The BVS draft proxy filed on August 20 and Bay View management have indicated that Bay View’s intention is to get shareholder and trust preferred holder approval (probably in late September/early October), and to get FRB and OTS approval (probably in early October), and to then pay accrued unpaid distributions to the trust preferred holders in the late October timeframe. So I assume we get $6.06 of distributions on October 31. The sources and uses are outlined in both the BVC and BVS proxies, so I won’t regurgitate that here.

Bay view will then seek, early in the first quarter of 2003, to redeem (at the holders option, i.e., not mandatory but voluntary) the trust preferred shares at a price of $25, plus accrued and unpaid distributions. At this point in time, there would be only one quarter of unpaid distribution, or $.61. Calls for redemption would require a minimum notice of 30 days and a maximum notice of 60 days. I use a Feb 15, 2003 date for receipt of the final payment of $25.61. So buying the trust preferred today at $29.07, getting a $6.06 distribution on October 15, 2002 and getting a final payment of $25.61 on February 15, 2003 produces a total profit of $2.60, for a gross profit of nearly 9% in six months, and an IRR of 23%. All with the risk characteristics of a bank merger. Those of you who know the risk arb game know that arbs play bank mergers for 4-5% annualised rates of return. The return on this trade is much higher, and I would argue that the risk/reward is better.

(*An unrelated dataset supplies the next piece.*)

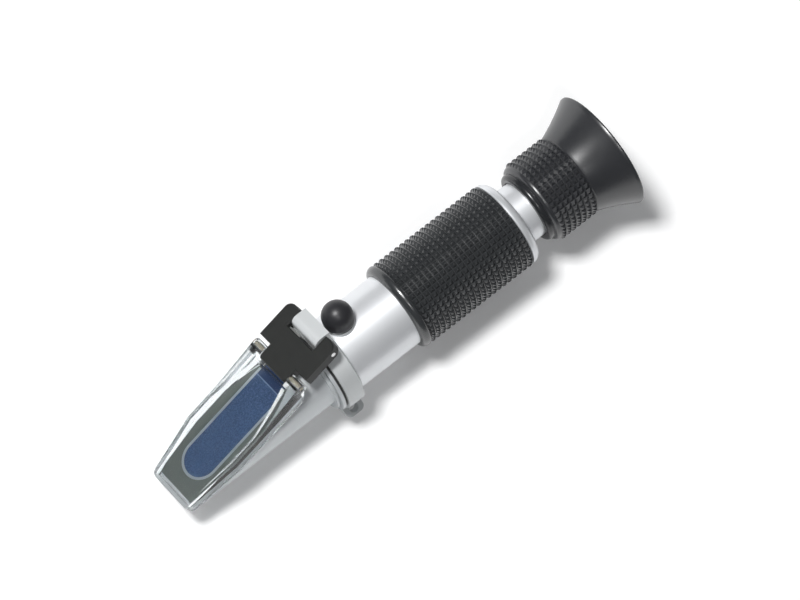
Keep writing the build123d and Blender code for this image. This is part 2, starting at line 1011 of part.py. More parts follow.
# Rubber eyecup: a knurled sleeve on the core that flares to the rim
flare_middle = flare_front + flare_length / 2
flare_middle_radius = (flare_start_radius + cup_rim_radius) / 2 - flare_sag
with BuildPart() as eyecup:
    with BuildSketch(section) as eyecup_outline:
        with BuildLine():
            Polyline(
                (overall_length, cup_rim_radius - cup_wall),
                (core_end + cup_throat_length, core_radius + snug),
                (cup_front, core_radius + snug),
                (cup_front, cup_nose_radius),
                *knurled_points(
                    cup_front + cup_nose_length,
                    flare_front,
                    cup_row_pitch,
                    cup_root_radius,
                    cup_crest_radius,
                ),
                (flare_front, flare_start_radius),
            )
            ThreePointArc(
                (flare_front, flare_start_radius),
                (flare_middle, flare_middle_radius),
                (overall_length - cup_wall / 2, cup_rim_radius),
            )
            Polyline(
                (overall_length - cup_wall / 2, cup_rim_radius),
                (overall_length, cup_rim_radius - cup_wall / 4),
                (overall_length, cup_rim_radius - cup_wall),
            )
        make_face()
    revolve(axis=optical_axis)
write(eyecup, "eyecup")

# T-shaped hinge block between the collar's tongue and the clear plate
pocket_half_width = tongue_half_width + tongue_side_gap
with BuildPart() as hinge_block:
    with BuildSketch(deck.offset(block_lift)):
        with BuildLine():
            Polyline(
                *half_outline(
                    [
                        (nose_front, nose_half_width),
                        (wing_front, nose_half_width),
                        (wing_front, wing_half_width),
                        (block_rear, wing_half_width),
                        (block_rear, pocket_half_width),
                        (pocket_front, pocket_half_width),
                    ]
                ),
                close=True,
            )
        make_face()
        fillet(vertices().group_by(Axis.X)[0], nose_corner_radius)
        fillet(
            vertices().group_by(Axis.Y)[0].sort_by(Axis.X)[-1:]
            + vertices().group_by(Axis.Y)[-1].sort_by(Axis.X)[-1:],
            wing_corner_radius,
        )
    extrude(amount=block_top - block_lift)
    chamfer(faces().sort_by(Axis((0, 0, 0), deck.z_dir))[-1].edges(), block_edge)
    with BuildSketch(deck_side):
        with Locations((cover_pin_at, cover_pin_height)):
            Circle(cover_pin_radius + running)
        with Locations((block_pin_at, block_pin_height)):
            Circle(block_pin_radius + snug)
    extrude(amount=far, both=True, mode=Mode.SUBTRACT)
write(hinge_block, "hinge_block")

with BuildPart() as block_hinge_pin:
    with BuildSketch(deck_side):
        with Locations((block_pin_at, block_pin_height)):
            Circle(block_pin_radius)
    extrude(amount=wing_half_width, both=True)
write(block_hinge_pin, "block_hinge_pin")

# Leaf spring in the pocket, which bears on the tongue
with BuildPart() as hinge_spring:
    with BuildSketch(deck.offset(block_lift + leaf_edge_margin)):
        with Locations((pocket_front + snug + leaf_thickness / 2, leaf_width / 2 + leaf_edge_margin)):
            Rectangle(leaf_thickness, leaf_width)
    extrude(amount=block_top - block_lift - 2 * leaf_edge_margin)
write(hinge_spring, "hinge_spring")

# Clear cover plate: a shallow tray with side walls, a skirt and two hinge ears
ear_inner = nose_half_width + 2 * running + free / 3
with BuildPart() as cover_plate:
    with BuildSketch(deck.offset(-skirt_depth)):
        with BuildLine():
            Polyline(
                *half_outline(
                    [
                        (0, plate_tip_half_width),
                        (plate_full_width_at, plate_half_width),
                        (cover_pin_at + ear_radius, plate_half_width),
                    ]
                ),
                close=True,
            )
        make_face()
        fillet(vertices().group_by(Axis.X)[0], plate_corner_radius)
    extrude(amount=far)
    with BuildSketch(deck_side):
        with BuildLine():
            Polyline(
                (0, -skirt_depth),
                (plate_length, -skirt_depth),
                (cover_pin_at, cover_pin_height - ear_radius),
                (cover_pin_at, cover_pin_height + ear_radius),
                (plate_wall_rise_at, plate_wall_height),
                (plate_full_width_at, plate_wall_height),
                (0, plate_tip_height),
                close=True,
            )
        make_face()
        with Locations((cover_pin_at, cover_pin_height)):
            Circle(ear_radius)
    extrude(amount=far, both=True, mode=Mode.INTERSECT)
    extrude(
        deck_outline(
            [
                (plate_lip, recess_tip_half_width),
                (plate_full_width_at, recess_half_width),
                (recess_full_until, recess_half_width),
                (recess_waist_at, recess_waist_half_width),
                (plate_length - plate_rear_wall, recess_rear_half_width),
            ],
            plate_gap + plate_floor,
        ),
        amount=far,
        dir=deck.z_dir,
        mode=Mode.SUBTRACT,
    )
    extrude(
        deck_outline(
            [
                (skirt_wall, plate_tip_half_width - skirt_wall),
                (plate_full_width_at, plate_half_width - skirt_wall),
                (cover_pin_at, plate_half_width - skirt_wall),
            ],
            plate_gap,
        ),
        amount=far,
        dir=-deck.z_dir,
        mode=Mode.SUBTRACT,
    )
    extrude(
        deck_outline([(plate_length, ear_inner), (plate_length + far, ear_inner)]),
        amount=far,
        both=True,
        mode=Mode.SUBTRACT,
    )
    with BuildSketch(deck_side):
        with Locations((cover_pin_at, cover_pin_height)):
            Circle(cover_pin_radius + snug)
    extrude(amount=far, both=True, mode=Mode.SUBTRACT)
write(cover_plate, "cover_plate")

with BuildPart() as cover_pin:
    with BuildSketch(deck_side):
        with Locations((cover_pin_at, cover_pin_height)):
            Circle(cover_pin_radius)
    extrude(amount=plate_half_width - free, both=True)
write(cover_pin, "cover_pin")
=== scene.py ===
# %% [markdown]
# A hand-held brix refractometer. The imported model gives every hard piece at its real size, and this
# file dresses it: finishes for metal, rubber, plastic and glass, and new meshes for the two knurled
# rubber pieces, whose pyramids are too fine for the solids. Everything is in metres, in the model's
# own frame, so a piece that is made here lies where the solid that it stands for lies.

# %% Load the frame and note its box
import json
import math

import bmesh
import bpy
from mathutils import Matrix, Vector


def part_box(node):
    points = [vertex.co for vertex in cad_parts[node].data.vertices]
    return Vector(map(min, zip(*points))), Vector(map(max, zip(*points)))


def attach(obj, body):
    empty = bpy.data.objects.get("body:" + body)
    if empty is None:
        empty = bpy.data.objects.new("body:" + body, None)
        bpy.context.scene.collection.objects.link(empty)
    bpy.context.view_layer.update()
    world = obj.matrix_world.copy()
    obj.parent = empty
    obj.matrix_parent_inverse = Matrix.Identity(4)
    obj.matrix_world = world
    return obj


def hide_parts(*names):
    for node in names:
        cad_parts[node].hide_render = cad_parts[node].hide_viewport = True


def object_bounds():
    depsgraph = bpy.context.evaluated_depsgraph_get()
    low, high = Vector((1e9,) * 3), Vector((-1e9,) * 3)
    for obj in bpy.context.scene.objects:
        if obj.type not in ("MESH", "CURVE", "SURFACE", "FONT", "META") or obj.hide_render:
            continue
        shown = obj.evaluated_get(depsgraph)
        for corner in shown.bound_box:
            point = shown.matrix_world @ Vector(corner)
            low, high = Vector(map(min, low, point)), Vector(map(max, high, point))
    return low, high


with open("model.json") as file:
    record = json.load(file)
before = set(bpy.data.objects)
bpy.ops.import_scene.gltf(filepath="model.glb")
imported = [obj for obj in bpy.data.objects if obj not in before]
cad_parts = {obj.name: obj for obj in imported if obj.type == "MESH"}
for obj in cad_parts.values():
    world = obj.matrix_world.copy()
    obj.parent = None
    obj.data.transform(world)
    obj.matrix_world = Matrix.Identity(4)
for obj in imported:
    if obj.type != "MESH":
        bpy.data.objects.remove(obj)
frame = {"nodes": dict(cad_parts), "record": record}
cad_low, cad_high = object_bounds()
print("box of the solids", tuple(cad_low), tuple(cad_high))

# %% [markdown]
# Places along the instrument are stations, measured from the prism's tip to the eyecup's rim. The
# The optical axis lies at half the eyecup's height. The deck is the sloping face under the clear
# plate: its slope is given, and its foot comes back from the prism's top corner, so the foot follows
# the model.

# %% Stations, axis and deck
MM = 0.001
MICRON = 0.000001
TIP = cad_low.x
AXIS_HEIGHT = (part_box("eyecup")[1].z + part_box("eyecup")[0].z) / 2
DECK_ANGLE = math.radians(18.0)
DECK_SLOPE = Vector((math.cos(DECK_ANGLE), 0, math.sin(DECK_ANGLE)))
DECK_NORMAL = Vector((-math.sin(DECK_ANGLE), 0, math.cos(DECK_ANGLE)))
PRISM_LENGTH_ON_DECK = 47.2 * MM
prism_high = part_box("main_prism")[1]
deck_foot = Vector((prism_high.x, 0, prism_high.z)) - DECK_SLOPE * PRISM_LENGTH_ON_DECK
print("axis height", AXIS_HEIGHT, "deck foot", tuple(deck_foot))


def at(station_mm, radius_mm=0.0, turn=0.0):
    """Point at a station and a radius, turned from straight up towards -Y."""
    return Vector(
        (
            TIP + station_mm * MM,
            -radius_mm * MM * math.sin(turn),
            AXIS_HEIGHT + radius_mm * MM * math.cos(turn),
        )
    )


# %% [markdown]
# The picture was taken with a long lens from above the lying instrument. Its axis rises to the right,
# its prism end is nearer to the camera, and the deck is rolled away from the viewer. Three angles say
# this, and the camera's own axes follow from them.

# %% Camera
AXIS_RISE = math.radians(37.6)
AXIS_TILT = math.radians(11.7)
DECK_ROLL = math.radians(33.0)
FOCAL_LENGTH_PX = 4200
IMAGE_WIDTH_PX = 800
SENSOR_WIDTH_MM = 36.0
CAMERA_DISTANCE = 1.265
AIM_STATION_MM = 90.4
AIM_OFFSET_MM = 1.3
CLIP_NEAR = 0.1
CLIP_FAR = 20.0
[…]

Note that to the extent holders do not choose to redeem their trust preferred shares, Bay View will provide payment to the trustees of the trust preferreds to provide for distributions and redemption at 12/31/03 (the earliest mandatory date under the indenture), in effect, defeasing the trust preferreds. For those holders who prefer hang onto the paper until the latest possible date, this scenario may prove more attractive. While the IRR would be lower in this scenario, the total dollar of profit would be higher.


Pending sale of loan portfolio to WM and USB, sale of entire branch network to USB, liquidation of remaining assets, planned optional redemption of BVS – Bay View Trust Preferred Shares.